С.K. У Кожинова есть очень интересное исследование о том, почему мы выиграли войну. Войну мы выиграли не только материальной силой, но и вот этим духовным порывом.
В.К. Без Пушкина, он говорил, мы бы не выиграли войну.
C.K. А как он рассуждает о песнях!
В.К. Оказывается, у немцев во время войны не было лирических песен. Он поразился этому при встрече со своим знакомым немецким критиком. А немец поражался и восхищался, какая у нас песня, Это открытие Вадима Валериановича мне кажется очень примечательным.
С.К. Песни Фатьянова, Лебедева-Кумача, Исаковского... Это целый мир. Это не просто песни войны, это песни всей жизни.
В.К. Это песни души, во всей ее объемности, во всех ее ипостасях.
C.К. Так что на весы войны мы бросили не только наши танки и самолеты, не только наши "Катюши". Мы бросили громадную народную душу, которая позволила нам выиграть эту войну.
В.К. О Вадиме Валериановиче Кожинове особо хотелось поговорить, потоку что он шел к пониманию этих 70 лет не так-то просто. Был у него период, и он не раз об этом писал в конце жизни, когда у него было отрицание много из этих 70 лет. А потом, особенно после 1991 года, возникло ощущение и понимание того, что мы теряем. И здесь он, как прожектором, осветил для себя, ну и, скажем, дли меня тоже, очень многое.
Вы сказали, что очень многому научились у Кожинова...

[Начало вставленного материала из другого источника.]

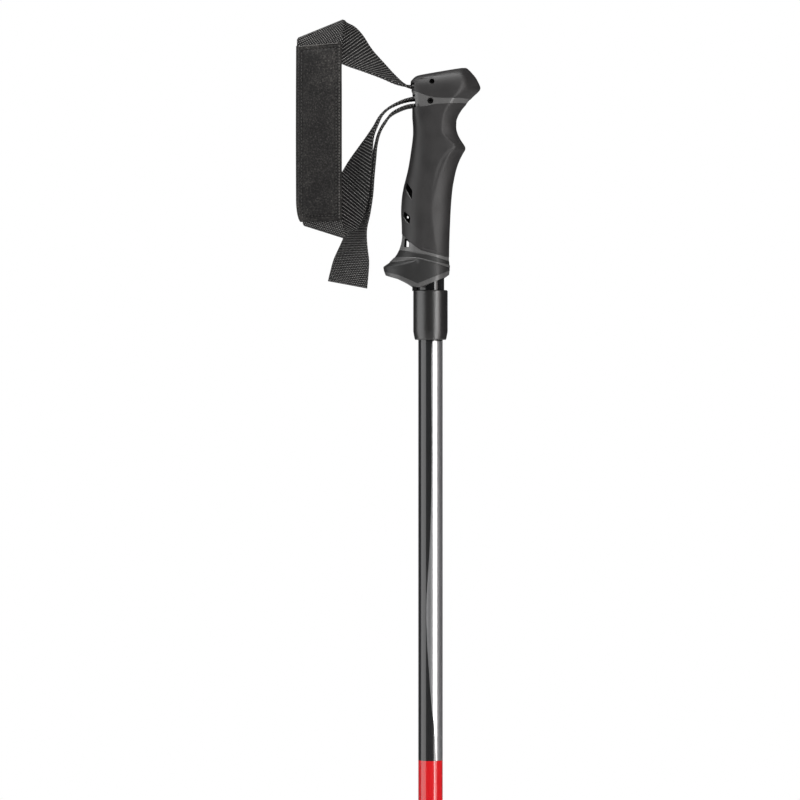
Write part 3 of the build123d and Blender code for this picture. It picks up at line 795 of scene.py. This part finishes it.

С.К. Я учился у него, во-первых, пониманию русской истории. Его первые работы конца 60-х годов о Пушкине, книга о Тютчеве на меня очень повлияли. Размышляя о судьбе Тютчева, он размышлял о судьбе всей России. Я научился у него аргументации. Он был блистательный, системный мыслитель, он рассматривал все возможные возражения против своей концепции. Рассмотрев все аргументы против своей точки зрения, он делал окончательный вывод. Он никогда не торопился с пропагандистско-эмоциональными заявлениями.
У меня память эмоциональная и иногда, написав какую-то страницу, я чувствую, что правота здесь есть, но правоты еще недостаточно, нужна система доказательств, нужно осаживать свои чувства. Вадим Валерианович никогда не злоупотреблял первой мыслью, первым впечатлением, он проверял их много раз. Когда какая-то мысль приходила ему в голову, он начинал обрабатывать ее с разных сторон, изучать, читать литературу, порой очень серьезную. Сколько книг он прочитал, изучая войну: все немецкие источники, воспоминания немецких полководцев. И только освоив полный объем информации, сделал окончательные выводы о причинах нашей победы.

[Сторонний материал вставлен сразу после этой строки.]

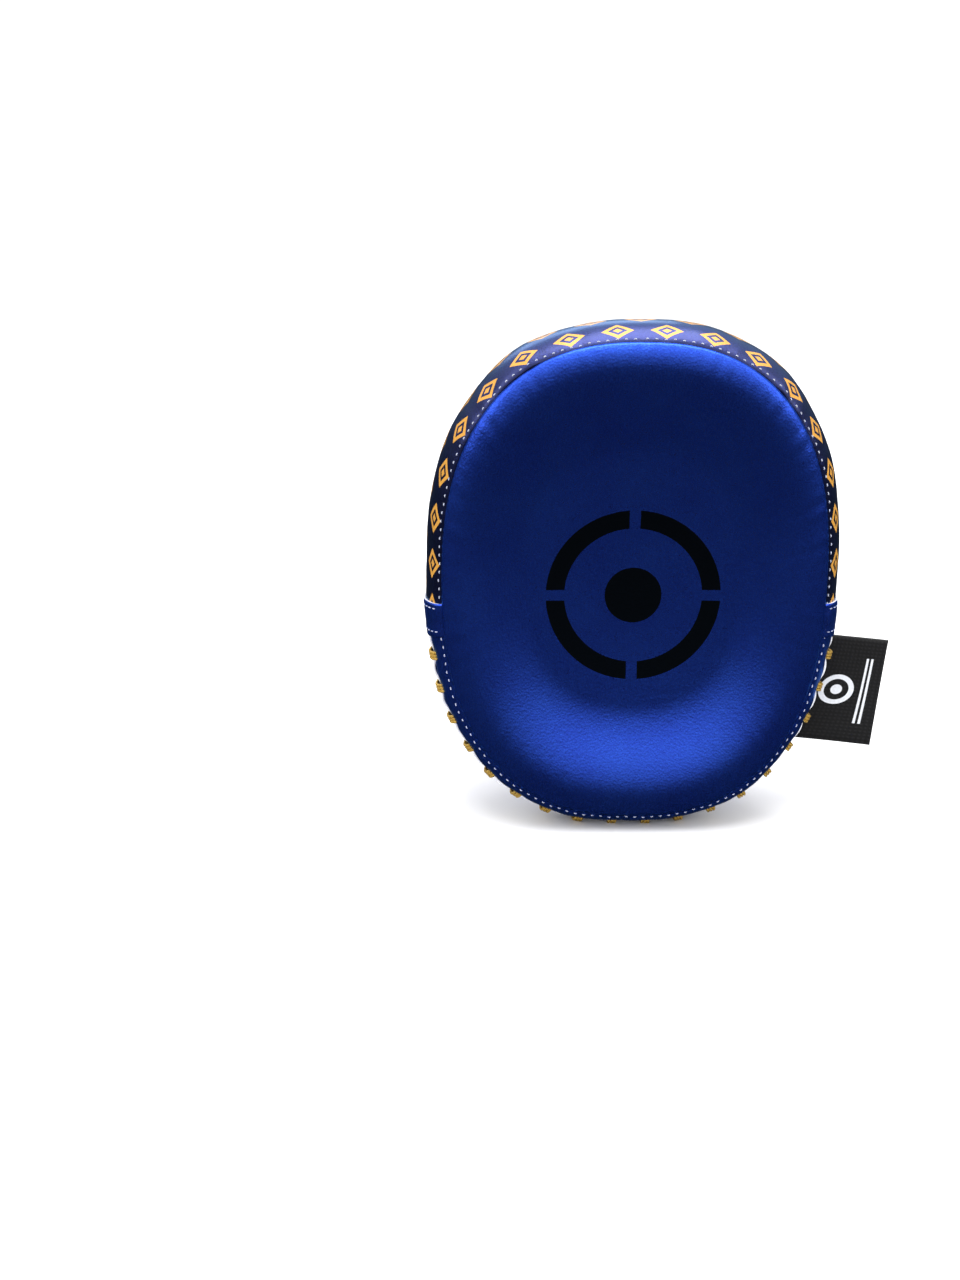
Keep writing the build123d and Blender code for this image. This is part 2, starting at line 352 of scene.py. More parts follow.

В.К. Да, да, согласен. И вот о его подходе к оценке советского прошлого. Согласитесь, ведь он шел к этому не просто и в конце концов все-таки пришел. Он все глубже и глубже занимался бы этим временем. И вот вам придется эту задачу решать вместо него.

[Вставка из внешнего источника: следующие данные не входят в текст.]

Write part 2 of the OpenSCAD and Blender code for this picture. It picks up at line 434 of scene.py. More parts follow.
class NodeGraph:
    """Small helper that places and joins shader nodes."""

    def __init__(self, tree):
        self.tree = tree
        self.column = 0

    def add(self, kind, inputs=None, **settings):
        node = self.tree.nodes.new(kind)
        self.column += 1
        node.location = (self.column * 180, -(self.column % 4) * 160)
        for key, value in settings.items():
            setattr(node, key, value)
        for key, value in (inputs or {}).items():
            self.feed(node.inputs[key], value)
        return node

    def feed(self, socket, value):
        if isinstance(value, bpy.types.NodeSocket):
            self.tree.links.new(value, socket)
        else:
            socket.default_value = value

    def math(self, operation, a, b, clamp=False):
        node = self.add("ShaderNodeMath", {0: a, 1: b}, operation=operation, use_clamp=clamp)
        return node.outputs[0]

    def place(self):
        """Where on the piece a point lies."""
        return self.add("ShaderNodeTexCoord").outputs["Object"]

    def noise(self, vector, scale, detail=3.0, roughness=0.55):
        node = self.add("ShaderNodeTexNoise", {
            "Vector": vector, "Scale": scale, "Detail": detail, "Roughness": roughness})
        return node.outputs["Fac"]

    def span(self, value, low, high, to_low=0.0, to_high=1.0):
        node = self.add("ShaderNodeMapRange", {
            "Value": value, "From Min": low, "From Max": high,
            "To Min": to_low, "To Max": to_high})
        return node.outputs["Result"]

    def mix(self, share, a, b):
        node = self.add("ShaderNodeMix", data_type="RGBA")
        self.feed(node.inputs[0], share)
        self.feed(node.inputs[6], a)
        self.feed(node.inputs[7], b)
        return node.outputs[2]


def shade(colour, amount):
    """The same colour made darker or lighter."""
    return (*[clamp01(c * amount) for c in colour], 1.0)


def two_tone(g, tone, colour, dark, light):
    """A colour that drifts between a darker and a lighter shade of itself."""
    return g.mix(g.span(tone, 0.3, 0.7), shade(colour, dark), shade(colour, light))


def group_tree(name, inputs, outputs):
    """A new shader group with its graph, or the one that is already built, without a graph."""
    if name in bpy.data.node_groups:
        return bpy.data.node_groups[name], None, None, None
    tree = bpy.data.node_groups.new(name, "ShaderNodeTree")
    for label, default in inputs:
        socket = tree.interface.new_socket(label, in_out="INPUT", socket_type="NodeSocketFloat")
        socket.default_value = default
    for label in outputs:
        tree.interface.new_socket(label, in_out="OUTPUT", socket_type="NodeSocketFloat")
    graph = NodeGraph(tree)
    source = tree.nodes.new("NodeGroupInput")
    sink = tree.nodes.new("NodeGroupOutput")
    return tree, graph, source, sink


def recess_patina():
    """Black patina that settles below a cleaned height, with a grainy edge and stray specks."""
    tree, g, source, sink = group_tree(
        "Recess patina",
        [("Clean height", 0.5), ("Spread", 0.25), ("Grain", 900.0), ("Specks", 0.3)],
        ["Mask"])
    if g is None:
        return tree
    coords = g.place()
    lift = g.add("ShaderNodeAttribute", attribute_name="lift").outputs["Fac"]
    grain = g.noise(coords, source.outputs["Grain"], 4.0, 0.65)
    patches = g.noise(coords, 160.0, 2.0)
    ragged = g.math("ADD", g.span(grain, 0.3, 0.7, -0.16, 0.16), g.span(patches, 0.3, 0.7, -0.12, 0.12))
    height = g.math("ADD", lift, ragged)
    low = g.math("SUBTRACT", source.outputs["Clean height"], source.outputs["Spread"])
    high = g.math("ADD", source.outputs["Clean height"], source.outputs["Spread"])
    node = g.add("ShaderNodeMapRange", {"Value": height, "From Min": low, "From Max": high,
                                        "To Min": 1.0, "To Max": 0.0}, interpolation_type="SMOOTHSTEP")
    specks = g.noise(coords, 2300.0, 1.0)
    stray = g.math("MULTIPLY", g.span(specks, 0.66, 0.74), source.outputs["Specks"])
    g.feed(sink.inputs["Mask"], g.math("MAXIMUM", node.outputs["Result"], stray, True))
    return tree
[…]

С.К. Его заменить невозможно.
В.К. Какие еще грани в этом времени вы могли бы выделить? На что еще бы обратили внимание?
С.К. Это время расцвета советской мировой культуры. Давайте-ка хотя бы возьмем музыку. Какие великие композиторы - Свиридов, Прокофьев, Шостакович!
В.К. Советская литература. До сих пор некоторые считают, что, мол, ее нет, какой-то там советской литературы. Но настанет время более или менее беспристрастных оценок, и будет для всех неопровержимо: великая литература!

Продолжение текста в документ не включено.